[Begin]

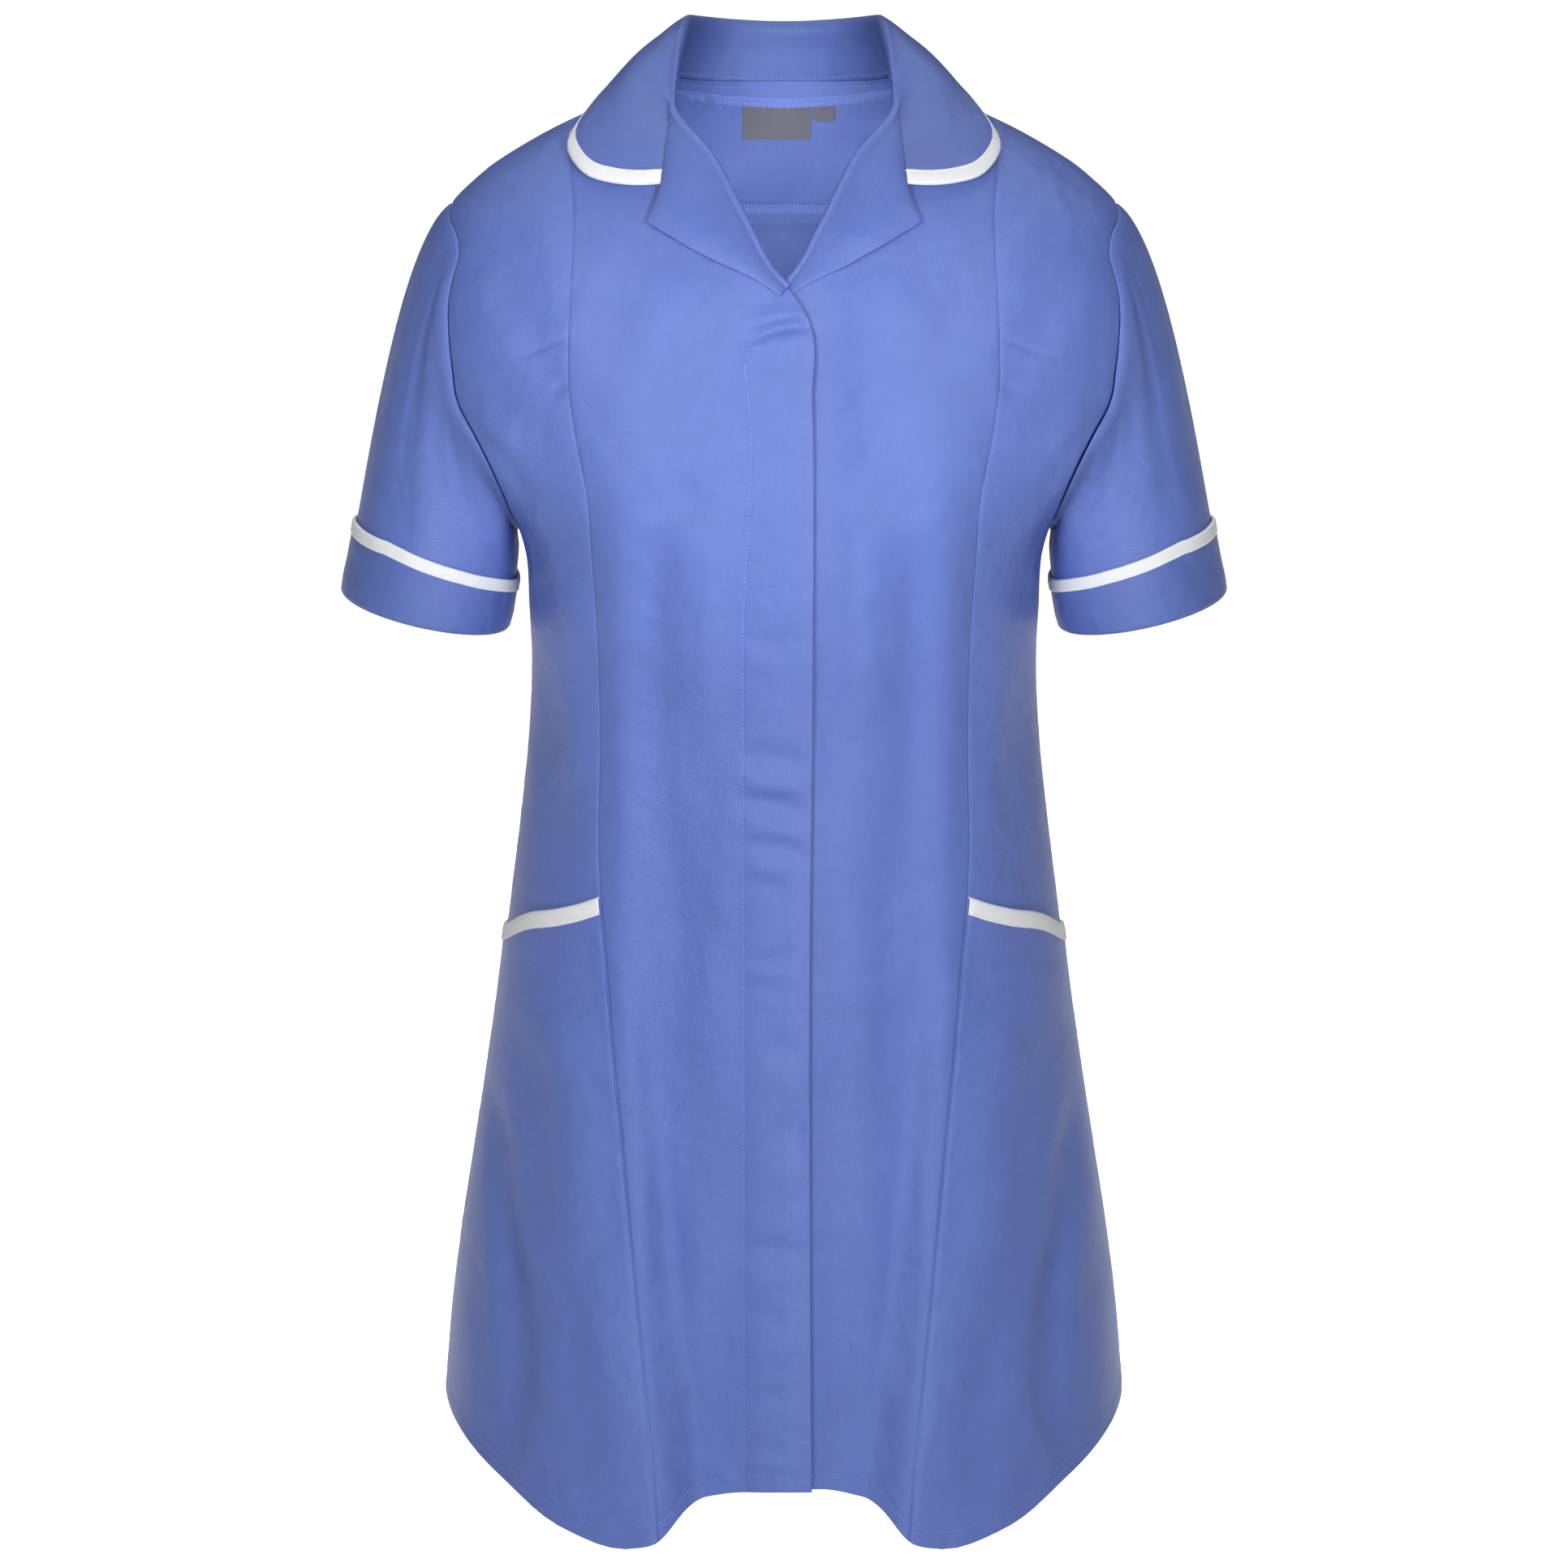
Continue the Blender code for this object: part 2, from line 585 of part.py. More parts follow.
def sleeve_offset(shares, offsets):
    """The same grid moved out from the sleeve's face by an offset for each share."""
    shares = np.array(shares, dtype=float)
    points = sleeve_points(shares)
    lengthwise = sleeve_points(shares + 0.004) - sleeve_points(np.maximum(shares - 0.004, 0))
    around = np.roll(points, -1, axis=0) - np.roll(points, 1, axis=0)
    normal = unit(np.cross(around, lengthwise))
    return points + normal * np.array(offsets, dtype=float)[None, :, None]


def make_sleeves():
    count = len(SLEEVE_SHARES)
    outer = sleeve_offset(SLEEVE_SHARES, np.zeros(count))
    inner = sleeve_offset(SLEEVE_SHARES, np.full(count, -WALL))
    pair("sleeve", outer, inner, "blue_cotton", closed=True)
    for name, faces, material in (
        ("cuff", CUFF_FACES, "blue_cotton"),
        ("cuff_binding", CUFF_BINDING_FACES, "white_trim"),
    ):
        outer_share, outside, inner_share, inside = np.array(faces).T
        outer = sleeve_offset(outer_share, outside)
        inner = sleeve_offset(inner_share, inside)
        pair(name, outer, inner, material, closed=True)


def make_pockets():
    """Patch pocket over the lower side front, with its bound, slanting top edge."""
    share = np.array(SIDE_COLUMNS)
    rows = np.array(LOWER_LEVELS, dtype=float)
    rows = rows[rows < POCKET_PLAIN_BELOW]
    seam_angle = angle_at(princess_at(rows) + POCKET_INSET, rows)
    angle = blend(seam_angle[:, None], 90 - POCKET_INSET / 2, share)
    level = np.repeat(rows[:, None], len(share), axis=1)

    start = angle_at(princess_at(POCKET_CORNER_LEVEL) + POCKET_INSET, POCKET_CORNER_LEVEL)
    top_angle = blend(start, 90 - POCKET_INSET / 2, share)
    top_level = np.full(len(share), float(POCKET_CORNER_LEVEL))
    for _ in range(SETTLING_STEPS):
        top_level = pocket_top_at(body_face(top_angle, top_level)[..., 0])
    angle = np.concatenate(([top_angle], angle))
    level = np.concatenate(([top_level], level))
    level[-1] += HEM_SETBACK

    gape = POCKET_GAPE * np.sin(np.pi * share)
    gape = gape * smoothstep((level - POCKET_GAPE_ENDS) / POCKET_GAPE_LENGTH)
    under = POCKET_GAP + gape
    outer = body_point(angle, level, under + POCKET_WALL)
    inner = body_point(angle, level, under)
    pair("pocket", outer, inner, "blue_cotton")

    down = unit(outer[1] - outer[0])[:, None]
    out = unit(outer[0] - inner[0])[:, None]
    top = outer[0][:, None]
    faces = np.array(POCKET_BINDING_FACES)
    outer_band = top + down * faces[:, :1] + out * faces[:, 1:2]
    inner_band = top + down * faces[:, 2:3] + out * faces[:, 3:]
    pair("pocket_binding", outer_band, inner_band, "white_trim")


def revere_faces(tucked):
    """Outer and inner grids of a revere on the left side. Tucked lies under the other one."""
    outer_rows, inner_rows = [], []
    for roll_level, edge_distance, edge_level in REVERE_ROWS:
        roll_distance = float(front_edge_at(roll_level))
        roll_angle = float(angle_at(roll_distance, roll_level))
        share, lift = np.array(REVERE_LEG).T
        width = math.dist((roll_distance, roll_level), (edge_distance, edge_level))
        lift = blend(TUCKED_HEIGHT, lift, min(1, width / REVERE_FULL_WIDTH))
        distance = blend(roll_distance, edge_distance, share)
        level = blend(roll_level, edge_level, share)
        angle = angle_at(distance, level)
        drop = 0
        if tucked:
            drop = underlap(distance)
            free = smoothstep((distance - TUCK_STARTS) / (TUCK_ENDS - TUCK_STARTS))
            lift = blend(TUCKED_HEIGHT, lift, free)
        origin = body_face(roll_angle, roll_level)
        normal = body_normal(roll_angle, roll_level)
        next_level = roll_level - ROLL_STEP
        next_angle = angle_at(front_edge_at(next_level), next_level)
        across = unit(np.cross(normal, body_face(next_angle, next_level) - origin))
        origin = origin + normal * (underlap(origin[0]) if tucked else 0)
        faces = np.array(ROLL_FACES)
        outer_roll = origin + across * faces[:, :1] + normal * faces[:, 1:2]
        inner_roll = origin + across * faces[:, 2:3] + normal * faces[:, 3:4]
        outer_rows.append(np.concatenate((body_point(angle, level, drop + lift + COLLAR_WALL), outer_roll)))
        inner_rows.append(np.concatenate((body_point(angle, level, drop + lift), inner_roll)))
    return np.array(outer_rows), np.array(inner_rows)


def make_reveres():
    mirror = np.array((-1, 1, 1))
    outer, inner = revere_faces(tucked=False)
    sheet_solid("revere_right", outer * mirror, inner * mirror, "blue_cotton")
    outer, inner = revere_faces(tucked=True)
    sheet_solid("revere_left", outer, inner, "blue_cotton")


def neck_edge(count):
    """Angles and levels along the neckline, from centre back to the gorge, on the left side."""
    back_angle, back_level = back_neckline(np.linspace(1, 0, 40))
    front_level = np.linspace(0, -13, 16)[1:]
    front_angle = angle_at(front_edge_at(front_level), front_level)
    angle = np.concatenate((back_angle, front_angle))
    level = np.concatenate((back_level, front_level))
    points = body_face(angle, level)
    along = np.concatenate(([0], np.cumsum(np.linalg.norm(np.diff(points, axis=0), axis=1))))
    places = np.linspace(0, along[-1], count)
    return np.interp(places, along, angle), np.interp(places, along, level)


def collar_faces():
    """Outer and inner grids of the left half of the collar, from centre back to the gorge."""
    count = COLLAR_STATIONS_HALF + 1
    fold = line_through(COLLAR_FOLD, count)
    plan = line_through(COLLAR_EDGE, count)
    address = np.array([body_address(x, y) for x, y in plan])
    edge = body_point(address[:, 0], address[:, 1], COLLAR_LIFT)
    edge_out = body_normal(address[:, 0], address[:, 1])
    neck_angle, neck_level = neck_edge(count)
    seam = body_point(neck_angle, neck_level, -WALL / 2)
    seam_normal = body_normal(neck_angle, neck_level)

    along = unit(np.gradient(fold, axis=0))
    outward = edge - fold
    outward[:, 2] = 0
    outward = unit(outward - along * np.sum(outward * along, axis=1, keepdims=True))
    upward = unit(np.cross(outward, along))
    upward *= np.sign(upward[:, 2:3])
    centre = fold - upward * FOLD_RADIUS

    seam_along = unit(np.gradient(seam, axis=0))
    seam_away = unit(np.cross(seam_along, seam_normal))
    seam_away *= -np.sign(np.sum(seam_away * (seam - np.array((0, 20, 60))), axis=1))[:, None]
    inward = -outward
    support = np.abs(np.sum(seam_away * inward, axis=1, keepdims=True))
    foot = seam + seam_away * (STAND_CLEAR + COLLAR_WALL / 2 * support)

    outer, inner = [edge], [edge - edge_out * COLLAR_WALL]
    fall_start = centre + outward * FOLD_RADIUS
    fall = fall_start - edge
    length = np.linalg.norm(fall, axis=1, keepdims=True)
    first = BINDING_BAND / length
    fall_out = unit(np.cross(np.gradient(fold + edge, axis=0), fall))
    fall_out *= np.sign(np.sum(fall_out * edge_out, axis=1))[:, None]
    for share in (0, *FALL_SHARES[:-1]):
        place = first + (1 - first) * share
        face = edge + fall * place + fall_out * COLLAR_ARCH * np.sin(np.pi * place)
        outer.append(face)
        inner.append(face - fall_out * COLLAR_WALL)
    for degrees in FOLD_ANGLES:
        turn = math.radians(degrees)
        spoke = -outward * math.cos(turn) + upward * math.sin(turn)
        outer.append(centre + spoke * FOLD_RADIUS)
        inner.append(centre + spoke * (FOLD_RADIUS - COLLAR_WALL))
    top_out = centre - outward * FOLD_RADIUS
    top_in = centre - outward * (FOLD_RADIUS - COLLAR_WALL)
    for share in STAND_SHARES:
        outer.append(blend(top_out, foot + inward * COLLAR_WALL / 2, share))
        inner.append(blend(top_in, foot - inward * COLLAR_WALL / 2, share))
    return np.stack(outer, axis=1), np.stack(inner, axis=1)


def make_collar():
    """One folded sheet: fall, fold and stand, running into the reveres at the gorge seams."""
    outer, inner = collar_faces()
    gorge_outer, gorge_inner = revere_faces(tucked=False)
    apart = unit(np.cross(np.gradient(gorge_outer[0], axis=0), gorge_outer[0] - gorge_inner[0]))
    apart *= np.sign(np.sum(apart * (gorge_outer[0] - gorge_outer[1]))) * (GAP + 0.1)
    share = np.linspace(0, 1, len(outer))
    weight = smoothstep((share - 1 + GORGE_BLEND) / GORGE_BLEND)[:, None, None]
    outer = outer + (gorge_outer[0] + apart - outer[-1]) * weight
    inner = inner + (gorge_inner[0] + apart - inner[-1]) * weight
    mirror = np.array((-1, 1, 1))
    outer = np.concatenate((outer[::-1] * mirror, outer[1:]))
    inner = np.concatenate((inner[::-1] * mirror, inner[1:]))
    for grid in (outer, inner):
        for _ in range(COLLAR_EASINGS):
            grid[1:-1, 2:-1] = (grid[:-2, 2:-1] + 2 * grid[1:-1, 2:-1] + grid[2:, 2:-1]) / 4
    sheet_solid("collar", outer, inner, "blue_cotton")

    inward = unit(outer[:, 1] - outer[:, 0])[:, None]
    out = unit(outer[:, 0] - inner[:, 0])[:, None]
    edge = outer[:, 0][:, None]
    faces = np.array(COLLAR_BINDING_FACES)
    outer_band = edge + inward * faces[:, :1] + out * faces[:, 1:2]
    inner_band = edge + inward * faces[:, 2:3] + out * faces[:, 3:]
    sheet_solid("collar_binding", outer_band, inner_band, "white_trim")


def make_labels():
    """Plain woven label and size tab on the inside of the yoke."""
    for name, left, right, top, bottom in LABELS:
        distance = np.linspace(left, right, LABEL_STEPS + 1)
        levels = np.linspace(top, bottom, 3)[:, None]
        angle = 180 - np.degrees(np.arcsin(distance / section_at(levels)[..., 0]))
        outer = body_point(angle, levels, -LABEL_DEPTH)
        inner = body_point(angle, levels, -LABEL_DEPTH - LABEL_WALL)
        sheet_solid(name, outer, inner, "grey_label")


def main():
    for old in list(bpy.data.objects):
        bpy.data.objects.remove(old, do_unlink=True)
    make_fronts()
    make_fly()
    make_side_fronts()
    make_back()
    make_sleeves()
    make_pockets()
    make_reveres()
    make_collar()
    make_labels()


main()
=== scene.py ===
"""Maternity tunic: thin cloth shells, sewing, finishes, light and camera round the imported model.

Lengths are in millimetres in the tables and in metres in Blender. +Z is up, the front faces -Y.
The wearer's right is at -X. The surface rules and tables are the ones the solids were cut from.
"""
import math
from functools import partial

import bpy
import numpy as np
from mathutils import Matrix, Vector


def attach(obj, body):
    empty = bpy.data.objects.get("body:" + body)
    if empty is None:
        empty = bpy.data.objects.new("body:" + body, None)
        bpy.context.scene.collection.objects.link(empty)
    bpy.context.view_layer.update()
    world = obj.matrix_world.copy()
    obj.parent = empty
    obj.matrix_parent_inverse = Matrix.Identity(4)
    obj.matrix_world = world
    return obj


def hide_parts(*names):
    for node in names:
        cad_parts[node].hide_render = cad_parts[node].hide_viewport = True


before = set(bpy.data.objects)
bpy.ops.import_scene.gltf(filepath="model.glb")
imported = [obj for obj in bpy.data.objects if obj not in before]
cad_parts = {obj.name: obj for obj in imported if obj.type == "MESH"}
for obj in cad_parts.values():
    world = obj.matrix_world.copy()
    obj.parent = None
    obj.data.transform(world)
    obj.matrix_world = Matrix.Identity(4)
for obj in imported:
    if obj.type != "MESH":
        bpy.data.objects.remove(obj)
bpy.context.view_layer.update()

MM = 0.001
BODY = "root"
RIGHT = np.array((-1, 1, 1))
LEFT = np.array((1, 1, 1))
SIDES = (("right", RIGHT), ("left", LEFT))

# Cloth
CLOTH = 0.55
FOLDED = 1.3
COLLAR_WALL = 1.3
WALL = 1.5
SEAM_GAP = 0.03
SEAM_DIP = 0.5
SEAM_HALF_WIDTH = 0.9
SEAM_SOFT_DIP = 0.3
SEAM_SOFT_WIDTH = 5
HEM_WIDTH = 10
HEM_DIP = 0.28
FOLD_STRENGTH = 2.1
FOLDS_FADE = 14
FOLD_RUN_OUT = 0.2
FOLD_END_FADE = 0.45
HEM_RIPPLE = 0.5
HEM_RIPPLE_PITCH = 8.5
HEM_RIPPLE_SLANT = 0.9
HEM_RIPPLE_START = 5
HEM_SWELL_STARTS = 2.5
HEM_SWELL_ENDS = 5
HEM_SWELL_FADE = 6
HEM_STEP = 1.2
# How much ripples swell, how far they wander, and how strong a wave crosses them
RIPPLE_SWELL = 0.45
RIPPLE_WANDER = 1.9
RIPPLE_CROSSING = 0.6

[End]

> _STATED TASK_:
Reproduce, without alteration, solely the lines beginning at the line that includes "inward = unit(outer[:, 1]" and ending at the line that includes "before = set(bpy.data.objects)", both lines included.

> _SOLUTION FOR THIS TASK_:
    inward = unit(outer[:, 1] - outer[:, 0])[:, None]
    out = unit(outer[:, 0] - inner[:, 0])[:, None]
    edge = outer[:, 0][:, None]
    faces = np.array(COLLAR_BINDING_FACES)
    outer_band = edge + inward * faces[:, :1] + out * faces[:, 1:2]
    inner_band = edge + inward * faces[:, 2:3] + out * faces[:, 3:]
    sheet_solid("collar_binding", outer_band, inner_band, "white_trim")


def make_labels():
    """Plain woven label and size tab on the inside of the yoke."""
    for name, left, right, top, bottom in LABELS:
        distance = np.linspace(left, right, LABEL_STEPS + 1)
        levels = np.linspace(top, bottom, 3)[:, None]
        angle = 180 - np.degrees(np.arcsin(distance / section_at(levels)[..., 0]))
        outer = body_point(angle, levels, -LABEL_DEPTH)
        inner = body_point(angle, levels, -LABEL_DEPTH - LABEL_WALL)
        sheet_solid(name, outer, inner, "grey_label")


def main():
    for old in list(bpy.data.objects):
        bpy.data.objects.remove(old, do_unlink=True)
    make_fronts()
    make_fly()
    make_side_fronts()
    make_back()
    make_sleeves()
    make_pockets()
    make_reveres()
    make_collar()
    make_labels()


main()
=== scene.py ===
"""Maternity tunic: thin cloth shells, sewing, finishes, light and camera round the imported model.

Lengths are in millimetres in the tables and in metres in Blender. +Z is up, the front faces -Y.
The wearer's right is at -X. The surface rules and tables are the ones the solids were cut from.
"""
import math
from functools import partial

import bpy
import numpy as np
from mathutils import Matrix, Vector


def attach(obj, body):
    empty = bpy.data.objects.get("body:" + body)
    if empty is None:
        empty = bpy.data.objects.new("body:" + body, None)
        bpy.context.scene.collection.objects.link(empty)
    bpy.context.view_layer.update()
    world = obj.matrix_world.copy()
    obj.parent = empty
    obj.matrix_parent_inverse = Matrix.Identity(4)
    obj.matrix_world = world
    return obj


def hide_parts(*names):
    for node in names:
        cad_parts[node].hide_render = cad_parts[node].hide_viewport = True


before = set(bpy.data.objects)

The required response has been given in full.